Rishi Sunak nomme un avocat pour établir si son ministre a respecté le code ministériel. Ce document réclame des ministres qu’ils “traitent tous ceux avec qui ils sont en contact avec respect et considération”, rappelant que “harcèlement, brimades ou autres comportements inappropriés ou discriminatoires […] ne seront pas tolérés.” Est considéré comme harcèlement “un comportement offensant, intimidant, malveillant ou insultant ; ou un abus ou un détournement de pouvoir de manière à miner, humilier, dénigrer ou blesser le destinataire”.

Le rapport conclu que Dominic Raab a rompu le code ministériel à plusieurs reprises. Ainsi, “il a agi de manière intimidante, en adoptant un comportement déraisonnablement et constamment agressif dans le cadre d’une réunion de travail. Il s’agit également d’un abus ou d’une mauvaise utilisation du pouvoir d’une manière qui sape ou humilie. Il a introduit un élément punitif injustifié. Son comportement a été ressenti comme une atteinte ou une humiliation par la personne concernée, ce qui était inévitable. ”

Pas de remise en question

”J’avais demandé cette enquête et m’étais engagé à démissionner si elle établissait des faits de harcèlement, quels qu’ils soient. Je crois qu’il est important de respecter ma parole”, écrit M. Raab dans sa lettre de démission. Dans le même courrier, il ajoute néanmoins que l’“enquête a créé un dangereux précédent” en plaçant un “si bas le seuil du harcèlement” et considère donc “ses conclusions erronées”. Dans un article publié dès vendredi après-midi dans The Telegraph, la Bible quotidienne des électeurs traditionnels du parti conservateur, il qualifie cette affaire de “saga kafkaïenne” grossie par la tenue d’“un tribunal médiatique pendant six mois”.

Impossible de trouver dans ces deux textes las la moindre once de remise en question. Il estime au contraire que “les gens dans ce pays paieront le prix” de ce type de poursuites injuste contre des ministres dévoués à leur pays, qui “négocient fermement au nom du pays, poursuivent des réformes audacieuses et persévèrent à demander des comptes aux fonctionnaires”. Une perception soutenue par Rishi Sunak, qui dans sa lettre d’acceptation de la démission de Dominic Raab, a assuré qu’“il est évident qu’il y a eu des lacunes dans le processus” de l’enquête.

Le discours sur la mauvaise foi des agents de la fonction publique ou des employés de ministères revient en boucle ces dernières années dans la bouche des conservateurs brexiters.

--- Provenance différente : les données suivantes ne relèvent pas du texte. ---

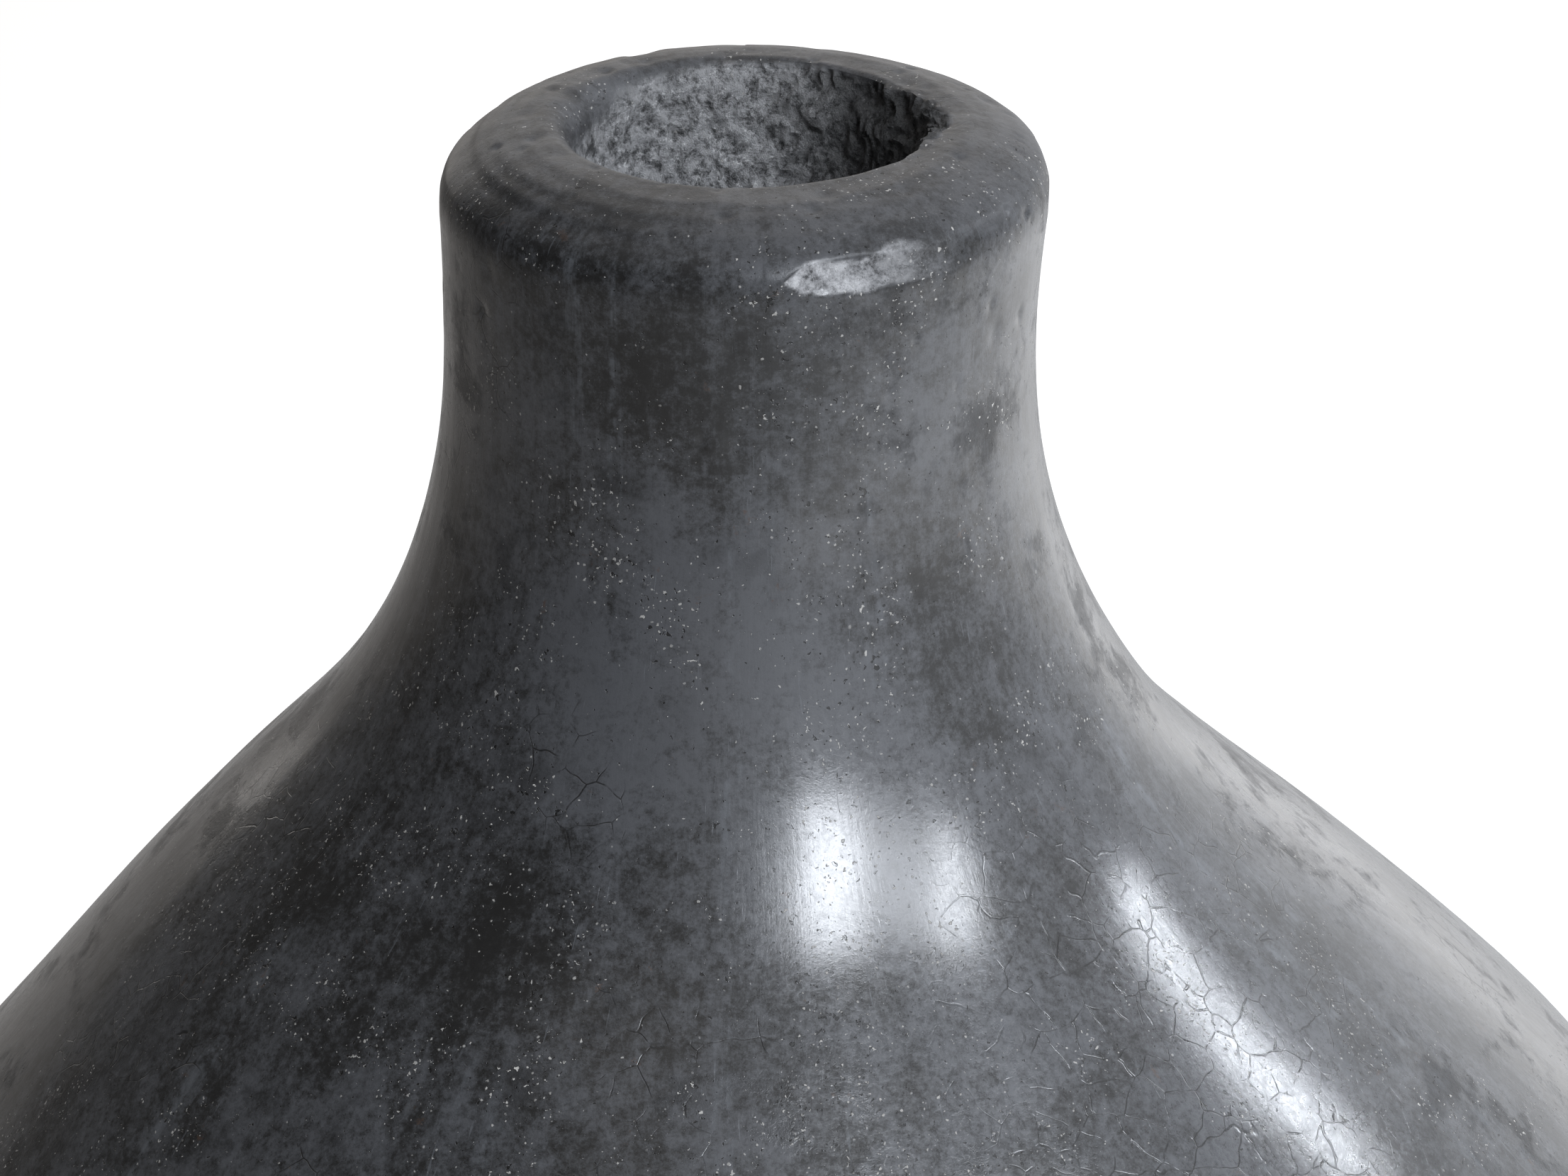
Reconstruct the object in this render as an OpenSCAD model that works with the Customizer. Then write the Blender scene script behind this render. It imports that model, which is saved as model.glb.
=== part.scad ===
// Black clay pot (barro negro): a round belly, a sloping shoulder, a flared neck and a thick rim.
// It is built as the potter builds it, in sections of clay stacked from the floor up. Each section
// carries a low ridge on its top edge that sits in a groove in the bottom edge of the next one.
// Origin: the centre of the flat foot, with +Z up the axis. Millimetres.

/* [Belly] */
// Widest diameter of the belly
belly_d = 336; // [320:2:352]
// Height of the widest place above the floor
belly_h = 131; // [122:1:140]
// Diameter of the flat foot that the pot stands on
foot_d = 124; // [100:2:148]
// Radius of the belly's upright curve above the widest place
belly_arc = 122; // [112:1:132]

/* [Shoulder] */
// Slope of the shoulder's outer end, from upright
shoulder_slope = 41.5; // [39:0.5:43]
// Radius of the shoulder's slight crown
shoulder_arc = 900; // [800:10:1000]

/* [Neck] */
// Diameter of the crease where the neck meets the shoulder
neck_foot_d = 152; // [144:1:160]
// Height from that crease to the neck's narrowest place
neck_flare_h = 74; // [68:1:80]
// Outer diameter of the neck's narrowest place
neck_d = 88; // [84:0.5:88.5]
// Height from the narrowest place to the rim's outer edge
collar_h = 25; // [22:0.5:30]

/* [Rim] */
// Outer diameter of the rim
rim_d = 90; // [89:0.5:94]
// Height of the rim's domed top above its outer edge
dome_h = 10; // [7:0.5:12]
// Diameter of the rim's crest
crest_d = 58; // [56:1:64]
// Diameter of the mouth just below the crest
mouth_d = 52; // [49:0.5:54]
// Diameter of the straight throat under the mouth
throat_d = 46; // [42:0.5:48]
// Length of the straight throat
throat_l = 16; // [12:1:20]
// Height of the rim's ring of clay
rim_ring_h = 22; // [18:0.5:25]

/* [Clay] */
// Thickness of the wall from the floor to the shoulder
wall = 10; // [8:0.5:12]
// Thickness of the flat floor
floor_t = 12; // [12:0.5:15]
// Height of the ridge that locates one section on the next
ridge = 2.5; // [1:0.5:3]

/* [Hidden] */

burnished = [0.27, 0.28, 0.30];
matt = [0.22, 0.22, 0.22];
chord = 9;          // longest straight step along an arc
low_coils = 2;      // coils between the lower bowl and the widest place
high_coils = 3;     // coils between the widest place and the shoulder
shoulder_coils = 3;
pad_angle = -64;    // the base pad's edge, seen from the lower arc's centre
bowl_angle = -28;   // the lower bowl's edge, seen from the same centre

belly_r = belly_d / 2;
foot_r = foot_d / 2;
neck_r = neck_d / 2;
neck_foot_r = neck_foot_d / 2;
rim_r = rim_d / 2;
crest_r = crest_d / 2;
mouth_r = mouth_d / 2;
throat_r = throat_d / 2;

// Lower body: one arc, upright at the widest place, that meets the floor at the foot's edge
lower_arc = through(belly_r - foot_r, belly_h);
lower_centre = [belly_r - lower_arc, belly_h];
foot_angle = -asin(belly_h / lower_arc);
floor_angle = -asin((belly_h - floor_t) / (lower_arc - wall));

// Upper belly, then the shoulder, which carries on from it with no corner
belly_centre = [belly_r - belly_arc, belly_h];
shoulder_start = polar(belly_centre, belly_arc, shoulder_slope);
shoulder_centre = polar(shoulder_start, -shoulder_arc, shoulder_slope);
crease_angle = acos((neck_foot_r - shoulder_centre.x) / shoulder_arc);
crease = polar(shoulder_centre, shoulder_arc, crease_angle);
inner_crease = polar(shoulder_centre, shoulder_arc - wall, crease_angle);

// Neck: hollow arcs that turn upright at the narrowest place outside and at the throat inside
waist_z = crease.y + neck_flare_h;
edge_z = waist_z + collar_h;
top_z = edge_z + dome_h;
ring_z = top_z - rim_ring_h;
throat_z = ring_z - throat_l;

flare_arc = through(neck_foot_r - neck_r, neck_flare_h);
flare_centre = [neck_r + flare_arc, waist_z];
flare_angle = asin(neck_flare_h / flare_arc);
inner_flare_h = throat_z - inner_crease.y;
inner_flare_arc = through(inner_crease.x - throat_r, inner_flare_h);
inner_flare_centre = [throat_r + inner_flare_arc, throat_z];
inner_flare_angle = asin(inner_flare_h / inner_flare_arc);

collar_arc = through(rim_r - neck_r, collar_h);
collar_centre = [neck_r + collar_arc, waist_z];
collar_angle = asin(collar_h / collar_arc);
ring_angle = asin((ring_z - waist_z) / collar_arc);

// Radius of an arc that starts upright and has moved d sideways after a height h
function through(d, h) = (d * d + h * h) / (2 * d);

function polar(centre, radius, angle) = centre + radius * [cos(angle), sin(angle)];

function reverse(points) = [for (i = [len(points) - 1:-1:0]) points[i]];

function last(points) = points[len(points) - 1];

function arc(centre, radius, from, to) =
    let (steps = max(2, ceil(radius * abs(to - from) * PI / 180 / chord)))
    [for (i = [0:steps]) polar(centre, radius, from + (to - from) * i / steps)];

// Tip of the ridge on a joint that runs straight through the wall from its outer to its inner end
function ridge_tip(outer, inner) =
    let (across = inner - outer)
    (outer + inner) / 2 + ridge * [across.y, -across.x] / norm(across);

// A ring of clay between two outlines, both drawn upwards, grooved below and ridged above
module section(outer, inner) {
    groove = ridge_tip(outer[0], inner[0]);
    tip = ridge_tip(last(outer), last(inner));
    rotate_extrude($fn = 120)
        polygon(concat([groove], outer, [tip], reverse(inner)));
}

// One of several equal coils laid along a swelling arc, counted upwards from 0
module coil(centre, radius, from, to, count, index) {
    low = from + (to - from) * index / count;
    high = from + (to - from) * (index + 1) / count;
    section(arc(centre, radius, low, high), arc(centre, radius - wall, low, high));
}

// Flat disc with a slightly raised edge, the first clay laid down
module base_pad() {
    outer = arc(lower_centre, lower_arc, foot_angle, pad_angle);
    inner = arc(lower_centre, lower_arc - wall, floor_angle, pad_angle);
    tip = ridge_tip(last(outer), last(inner));
    color(matt)
        rotate_extrude($fn = 120)
            polygon(concat([[0, 0]], outer, [tip], reverse(inner), [[0, floor_t]]));
}

// Bowl raised from the pad, which carries the coils
module lower_bowl() {
    color(burnished)
        coil(lower_centre, lower_arc, pad_angle, bowl_angle, 1, 0);
}

// Coils of the belly, numbered upwards from 1, on both sides of the widest place
module belly_coil(number) {
    color(burnished)
        if (number <= low_coils)
            coil(lower_centre, lower_arc, bowl_angle, 0, low_coils, number - 1);
        else
            coil(belly_centre, belly_arc, 0, shoulder_slope, high_coils, number - low_coils - 1);
}

// Coils of the shoulder, numbered upwards from 1, up to the crease under the neck
module shoulder_coil(number) {
    color(burnished)
        coil(shoulder_centre, shoulder_arc, shoulder_slope, crease_angle, shoulder_coils, number - 1);
}

// Flared lower half of the neck
module neck_foot() {
    color(burnished)
        section(
            arc(flare_centre, flare_arc, 180 + flare_angle, 180 + flare_angle / 2),
            arc(inner_flare_centre, inner_flare_arc, 180 + inner_flare_angle, 180 + inner_flare_angle / 2)
        );
}

// Upright upper half of the neck, with the straight throat inside it
module neck_wall() {
    flare = arc(flare_centre, flare_arc, 180 + flare_angle / 2, 180);
    collar = arc(collar_centre, collar_arc, 180, 180 - ring_angle);
    inner = arc(inner_flare_centre, inner_flare_arc, 180 + inner_flare_angle / 2, 180);
    collar_above_waist = [for (i = [1:len(collar) - 1]) collar[i]];
    color(burnished)
        section(concat(flare, collar_above_waist), concat(inner, [[throat_r, ring_z]]));
}

// Thick ring of the rim: a domed top, a rounded lip and a mouth that narrows to the throat
module rim_ring() {
    lip = crest_r - mouth_r;
    side = arc(collar_centre, collar_arc, 180 - ring_angle, 180 - collar_angle);
    dome = [for (a = [15:15:90]) [crest_r + (rim_r - crest_r) * cos(a), edge_z + dome_h * sin(a)]];
    lip_edge = [for (a = [120:30:180]) polar([crest_r, top_z - lip], lip, a)];
    throat_edge = [throat_r, ring_z];
    groove = ridge_tip(side[0], throat_edge);
    color(burnished)
        rotate_extrude($fn = 120)
            polygon(concat([groove], side, dome, lip_edge, [throat_edge]));
}

base_pad();
lower_bowl();
for (number = [1:low_coils + high_coils])
    belly_coil(number);
for (number = [1:shoulder_coils])
    shoulder_coil(number);
neck_foot();
neck_wall();
rim_ring();
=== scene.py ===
import math

import bpy
import numpy as np
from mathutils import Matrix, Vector


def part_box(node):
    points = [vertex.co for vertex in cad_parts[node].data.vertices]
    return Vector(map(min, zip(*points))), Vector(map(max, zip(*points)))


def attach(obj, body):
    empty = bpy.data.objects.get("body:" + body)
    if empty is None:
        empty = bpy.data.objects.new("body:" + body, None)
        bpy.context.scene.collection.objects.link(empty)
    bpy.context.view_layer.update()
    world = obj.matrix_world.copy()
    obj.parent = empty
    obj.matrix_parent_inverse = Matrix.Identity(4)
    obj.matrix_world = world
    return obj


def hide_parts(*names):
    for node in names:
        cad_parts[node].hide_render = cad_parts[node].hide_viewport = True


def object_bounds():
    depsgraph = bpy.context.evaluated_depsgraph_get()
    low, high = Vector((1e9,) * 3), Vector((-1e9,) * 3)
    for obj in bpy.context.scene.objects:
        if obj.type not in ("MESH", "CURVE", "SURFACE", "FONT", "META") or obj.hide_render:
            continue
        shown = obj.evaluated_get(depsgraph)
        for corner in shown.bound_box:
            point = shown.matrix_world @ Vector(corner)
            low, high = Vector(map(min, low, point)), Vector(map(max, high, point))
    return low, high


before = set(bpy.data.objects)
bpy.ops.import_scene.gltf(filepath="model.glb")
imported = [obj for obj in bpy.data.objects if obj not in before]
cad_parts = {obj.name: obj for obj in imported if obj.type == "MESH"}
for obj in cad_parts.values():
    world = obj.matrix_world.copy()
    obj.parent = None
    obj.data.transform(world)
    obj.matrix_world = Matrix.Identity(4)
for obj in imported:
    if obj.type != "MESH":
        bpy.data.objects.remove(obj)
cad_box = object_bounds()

# ---------------------------------------------------------------------------
# Driving values, in metres and degrees
# ---------------------------------------------------------------------------

# The clay sections from the floor up. Each one stands on the one before it.
STACK = (
    ["base_pad", "lower_bowl"]
    + [f"belly_coil_{n}" for n in range(1, 6)]
    + [f"shoulder_coil_{n}" for n in range(1, 4)]
    + ["neck_foot", "neck_wall", "rim_ring"]
)
SEED = 11
COLUMNS = 720              # vertices round the pot, the same for every section

# Distance between rows of vertices along the skin
ROW = {"rim_ring": 0.0005, "neck_wall": 0.0008, "neck_foot": 0.0009}
ROW_SHOULDER = 0.0011
ROW_BELOW = 0.0018
ROW_INSIDE = 0.003
ROW_NECK_INSIDE = 0.0011   # the throat can be seen through the mouth
LINE_STEP = 0.0002         # distance between the points of the line that the rows are read from
CAP_RADIUS = 0.004         # the rows stop this far from the floor's centre, and a fan closes the rest
CAP_MARKS = ((0.5, 0.0), (1.0, 0.0))    # raw and worn at the centre, under the pot and inside it
RIDGE = 0.0025             # height of the ridge hidden in each joint
SHARP_TURN = 40            # a sharper turn than this stays a corner

# The rim
TOP = cad_box[1][2]
RIM_EDGE_DROP = 0.0063     # from the rim's top down to the edge where its side begins
SIDE_DRAW_IN = 0.0003      # the side draws in by this toward the edge
SIDE_DRAW_IN_LEFT = 0.0004     # and by this much more on the left
SIDE_FROM = TOP - 0.0142   # the side begins to draw in at this height
SIDE_TO = TOP - 0.0082     # and is drawn in fully at this one
CROWN_RISE = 0.0061        # from the edge up to the crown
CROWN_OUTER = 0.0450       # radius where the crown comes down to the edge's height
CROWN_INNER = 0.0310       # radius of the crown's highest place
CROWN_POWER = 2.5          # how flat the crown is in its middle

# The facet cut through the rim's edge. Angles round the pot: 0 faces the camera and +90 is its right
FACET_STARTS = (4.0, 14.0)     # angles where the facet begins and is full
FACET_ENDS = (66.0, 22.0)      # angles where it is gone and is still full
FACET_LEAN = 16.0          # how far the facet leans back from upright
FACET_DROP = 0.0056        # from the edge down to the facet's lower end
FACET_RADIUS = 0.0447      # radius of that lower end
FACET_ABOVE = TOP - 0.016  # nothing below this height is cut
WORN_STARTS = (6.0, 11.0)  # the same two pairs of angles for the facet's worn clay, which the material also paints pale as a painted highlight
WORN_ENDS = (46.0, 10.0)
WORN_RISE = 0.0037         # from the facet's lower end up to the middle of the worn clay
WORN_HALF = 0.0036         # half the height of the worn clay
WORN_MARGIN = 0.0003       # taken off that half, so that it closes where the facet has not begun
WORN_FADE = 0.0006         # width of the worn clay's soft edge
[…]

Ils seraient les victimes d’un complot ourdi par “l’élite” intellectuelle et bourgeoise pro-européenne. En plus des fonctionnaires, journalistes, universitaires et vedettes “bien-pensants” s’y retrouvent. Leurs buts, pêle-mêle : affaiblir le Royaume-Uni, saboter le Brexit et diluer l’identité britannique.

S’il ne fait guère de doute que Boris Johnson fut la proie d’une chasse à l’homme plus ou moins coordonnée, et qu’il était haï par certains parce que considéré comme responsable du Brexit, Dominic Raab n’a jamais figuré au rang de cible. Surtout, selon certains agents de la fonction publique ayant travaillé avec lui, la conclusion du rapport l’incriminant est totalement “méritée”, tant son comportement était incompatible avec un travail en groupe serein.